One Click could get an additional two years of maintenance expenses if it exceeds its hiring target at the end of five years.

Angie and Randy Stocklin started One Click out of their house in 2005 and turned it into one of the fastest-growing firms in the Indianapolis area. They acquire and operate e-commerce sites and apply their own internet marketing tools to make them more profitable.

The Stocklins started with Sunglasswarehouse.com and have added a number of fashion accessory stores.
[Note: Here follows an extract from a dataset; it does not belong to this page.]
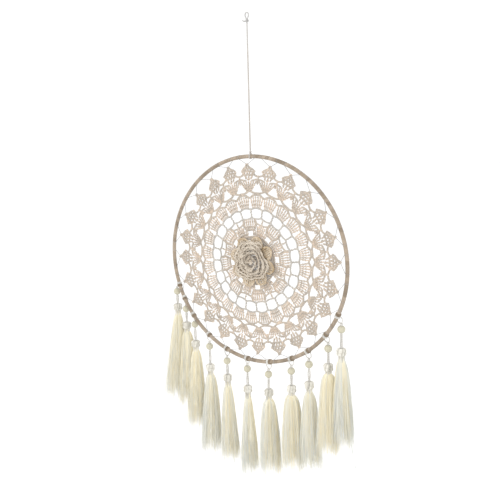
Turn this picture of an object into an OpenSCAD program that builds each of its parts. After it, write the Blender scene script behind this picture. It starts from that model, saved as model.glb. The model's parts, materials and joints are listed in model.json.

The latest acquisition is a fedora store, Angie Stocklin said.

One Click’s sales grew from $80,000 in 2006 to a projected $3.3 million in 2010. The company says it has been profitable and debt-free since 2007.

One Click currently has 45 people working out of 12,000 square feet in a building off Emerson Avenue south of the Super Walmart at County Line Road. The company began the hunt for new offices with adjoining warehouse space a year ago and strongly considered space in Plainfield, Angie Stocklin said.

“Now we have a lot of people that call Greenwood home,” Stocklin said. “We didn’t feel we wanted to move away from that.”

The $831,000 incentive package represents the difference in cost between renting space elsewhere for seven years and buying the old M&I building, Watson said. One Click wasn’t eligible for a tax abatement because buying an existing building doesn’t add to the tax base.

Greenwood’s east-side tax-increment financing, or TIF, district encompasses 2,000 acres along both sides of Interstate 65 from County Line Road to Main Street. The district threw off $6 million in revenue in 2011, Watson said.

Although the redevelopment commission has about $10 million in the bank, its obligations are growing. In 2010, it struck an $8.4 million deal with Elona Biotechnologies, in which TIF revenue will back bonds to build an insulin factory.

The city must also contribute $11 million to a new interchange at Interstate 65 and Worthsville Road. The Indiana Department of Transportation recently agreed to build the interchange.